Frequently Asked Questions
Is using a temporary email for online shopping legal?
Yes, using a disposable email address is perfectly legal. It’s a widely available service used by millions for privacy and spam protection. The legal issue only arises if it’s used for fraudulent activities, which is not its intended purpose for legitimate shopping.
Will I still get my order confirmation if I use a temporary email?
You will receive the initial order confirmation in the temporary inbox, but you must save or screenshot that information immediately. You will not receive subsequent shipping updates sent to that address after it expires, so you must rely on the retailer’s website order tracking page using your order number.
What happens if a retailer blocks the temporary email domain I try to use?

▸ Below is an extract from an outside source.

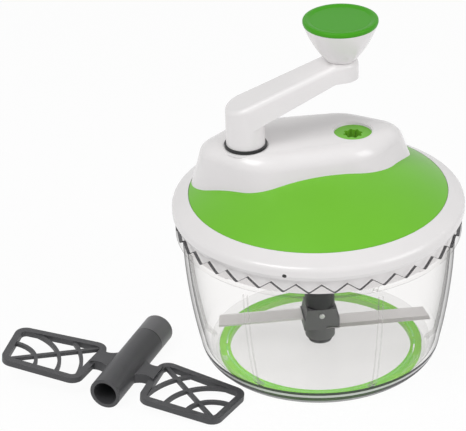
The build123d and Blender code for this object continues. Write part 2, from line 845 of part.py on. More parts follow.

If you get an error saying the email is invalid, the retailer is blocking that disposable domain. Simply switch to a different temporary email provider (which uses a different domain) and try again. Having 2-3 bookmarked services solves this most of the time.
Can I use a temporary email for Amazon or other major sites?
It’s very unlikely. Major platforms like Amazon, eBay, and most large brand stores aggressively block known disposable email domains at the signup screen. This tactic is primarily effective for smaller to mid-sized independent e-commerce sites that may not have such advanced fraud filters.
Are there any free, reliable temporary email services you recommend?
Yes. Temp-Mail.org, 10MinuteMail.com, and Guerrilla Mail are among the most established and reliable free options. They require no registration, provide a usable inbox for at least 30-60 minutes, and offer multiple domain choices if one is blocked.
Will using a temporary email affect my ability to get loyalty points or qualify for future promotions?
Yes, absolutely. Any loyalty program, rewards points, or “member-only” promotion is tied to the email address you signed up with. A temporary email means you cannot access or accumulate those benefits. Use your real email for any store you intend to shop with repeatedly.